I just heard they are going to do California style smog tests here, and I am having second thoughts now.I might just build a Datsun 510 with a SR20DET conversion instead.No smog test needed due to it's age, and it's a RWD car to start with.Plus, the B13 was styled by the same people that did the 510 and the B13 was kind of a throwback to the 510 in a lot of ways.Besides, I like 510's better than any other Nissan vehicle ever made!My reason for the B13 was that I couldn't find a 510 and didn't want a FWD vehicle so I wanted to do a AWD B13.


----------



## toolapcfan (Jul 10, 2002)

Don't give up now! So many have talked the talk and nobody has walked the walk. Have you given any thought to using an AWD Sunny drivetrain instead of the GTiR one? Might be easier. The stillen front bumper looks like a viable FMIC candidate and isn't too showy.


----------



## himilefrontier (Jan 21, 2003)

We'll see...It may be in the future, but if it can't pass a strict smog test, what's the point?MY whole reason behind this is to build the ultimate daily driver.I figured I needed a small lightweight car with 4 wheel independent suspension ,50/50 weight distributuion ,and rear wheel drive.I came up with only one car:the Datsun PL510.I went on a search for one, but came up empty handed and then came up with the idea of the AWD B13 when reading an ad on E-Bay for a BB clip.Now I think it may still be easier to do the 510 plus it will never need to be inspected due to age.


----------



## niky (Jul 20, 2002)

okay... but B13 is still easier, as the parts already exist... if you're going for just a plain GA16DE and a build-up, then you shouldn't have smog problems, i hope... it might be easier to get a hold of a GA16DE AWD front and rear clip? unless there's no demand and they don't really save them. 

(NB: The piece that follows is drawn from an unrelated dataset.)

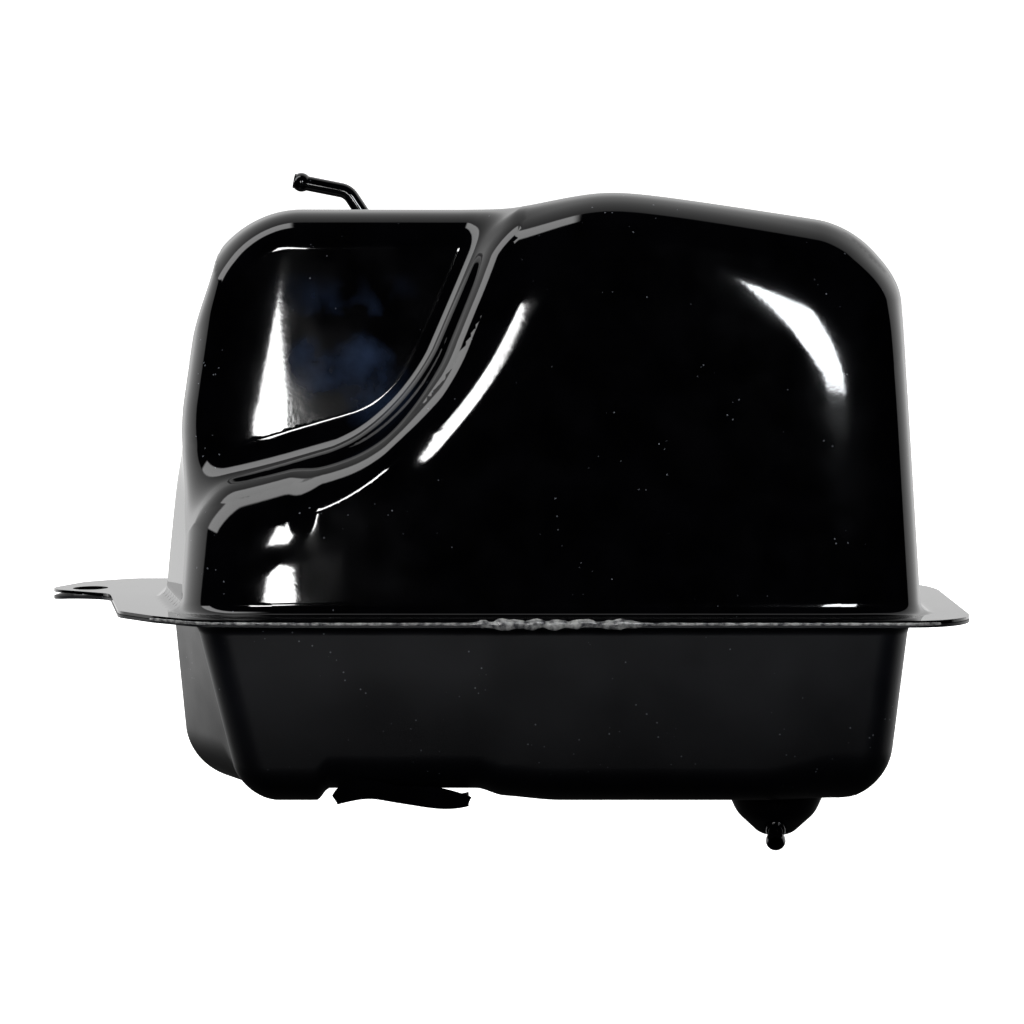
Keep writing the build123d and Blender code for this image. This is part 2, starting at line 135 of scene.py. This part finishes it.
def upper_body(x, y, z):
    left = both(side(LEFT_FOOT, LEFT_KNEE, x, z), side(LEFT_KNEE, LEFT_TOP, x, z), 0.6)
    # below the knee the left wall also closes in towards the front
    left = left + (0.21 * np.clip(-y, -8, 75) - 0.6) * ease(84, 44, z)
    right = side(RIGHT_TOP, RIGHT_FOOT, x, z)
    behind = wall(y, z, RIDGE_BACK, 1, 1)
    top = either(both(top_line(x, z), behind, 9.0), z - DECK, 8.0)
    # the crown follows a softer outline than the body's own corners
    edge = both(both(top, left, 40), right, 80)
    body = both(both(top, left, LEFT_BEND), right, RIGHT_BEND)
    face = wall(y, z, FRONT, -1, 1)
    line = step_line(x, z)
    past_middle = -face - RECESS / 2
    riser = (line - past_middle * tan(STEP_LEAN)) * cos(STEP_LEAN)
    # the bulge rolls off again along the step, except on its low run
    roll = np.maximum(ease(-60, -38, x), ease(-84, -97, x))
    inward = line + 16.8 + 0.15 * np.clip(z - 73, 0, 60)
    bulge = face + crown(edge) + ROLL_DROP * roll * np.clip(1 + inward / ROLL_REACH, 0, 1.7) ** 2
    panel = face + RECESS + crown(left) - PANEL_LEAN * (z - PANEL_MIDDLE)
    front = either(panel, both(bulge, riser, STEP_CREST), STEP_FOOT)
    # the front's rim is a little tighter along the recess and at the lower right
    rim = 18 - 2 * ease(-4, 10, line) - 4 * ease(100, 140, x) * ease(150, 110, z)
    body = both(body, front, rim)
    return both(body, wall(y, z, REAR, 1, 1), REAR_BEND)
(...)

but you'd have to go DET for the power!

i finally started looking at the rear clips on the Sentra (from under a lift), and i can see where the rear clip could bolt up... but it will take some mad fabrication.

if the SR20 does fit in the 510, are you sure the AWD will line up with the drive shaft? that's one big mother to be sitting sideways in a 510!


----------



## himilefrontier (Jan 21, 2003)

Not AWD, RWD in the 510 using a RWD Sylvia SR20DET-not a AWD steup from a BB ro GTiR.It has been done, with great results.A almost stock motor is worth high 12's to low 13's in a 510 with the right traction.The 510 is a great package to start with and requires much less modification to do a SR20DET swap than the AWD B13 setup would.It already has 4 wheel independent suspension and a perfect 50/50 weight distribution. I looked at the only one I know of in my area tonight and it's more "Me" than any late model car could be.It also has a large parts interchange with Z cars , 200sx and most of the rwd passenger cars that Nissan built from 1968 to around 1989. The Z31 300zx even has almost the same suspension as the 510, and the rearend interchanges with Subaru's since it was built by Fuji heavy industries, the same company that makes Subaru's.I plan to pay for it by selling my B14 and using the money to buy stuff.


----------



## niky (Jul 20, 2002)

wow, talk about total retro... at least you've got a plan!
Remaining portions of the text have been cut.